Nasz kraj - podkreślił minister - zachowuje dobre stosunki zarówno ze strona palestyńską, jak i izraelską.
Dzisiaj, po tym jak proces pokojowy został spowolniony, pojawił się znak zapytania nad konsekwentnym wdrażaniem mapy drogowej, potrzeba nowych inicjatyw i Polska jako państwo i jako członek UE ma jak najlepszą wolę uczynienia wszystkiego, co jest w zasięgu naszych możliwości, żeby szanse na wznowienie procesu pokojowego zwiększyć - podkreślił Cimoszewicz.
Zadeklarował pomoc szkoleniową dla przedstawicieli władz palestyńskich. Chcielibyśmy również nasilić naszą współpracę w dziedzinie rozwiązań prawno - traktatowych, regulujących stosunki między naszymi krajami - dodał Cimoszewicz.

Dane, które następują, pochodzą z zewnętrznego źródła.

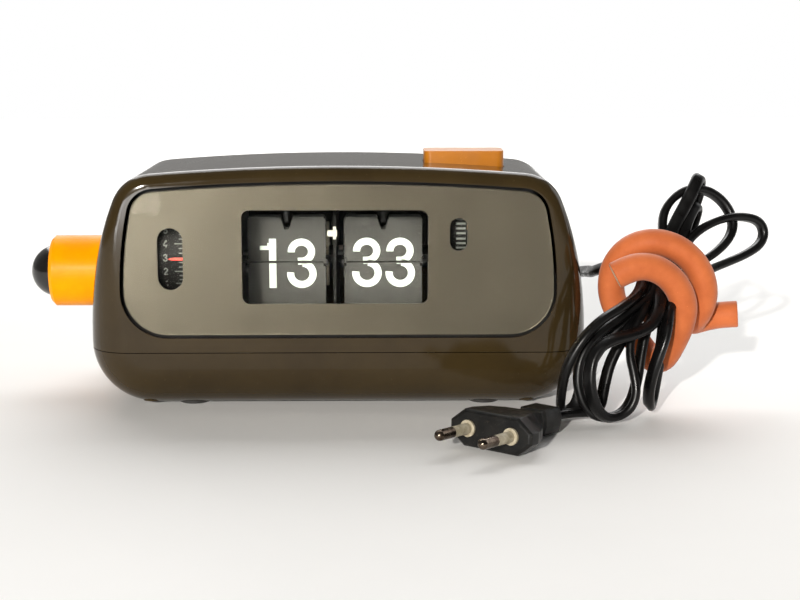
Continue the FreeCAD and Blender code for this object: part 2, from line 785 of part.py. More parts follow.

Shaath deklarował chęć pogłębiania "współpracy i przyjaźni" polsko - palestyńskiej. Wyraził nadzieję, że już wkrótce Polskę będzie reprezentował w Autonomii ambasador.
Palestyna chciałaby też wykorzystać polskie doświadczenia transformacji.
Według Shaatha, paradoksalnie, pomimo obecnych trudności, proces pokojowy może ruszyć szybciej, niż się tego oczekuje, ponieważ "cierpią obie strony".
Palestyński minister spotka się jeszcze w środę z prezydentem Aleksandrem Kwaśniewskim i wicepremier Izabelą Jarugą-Nowacką.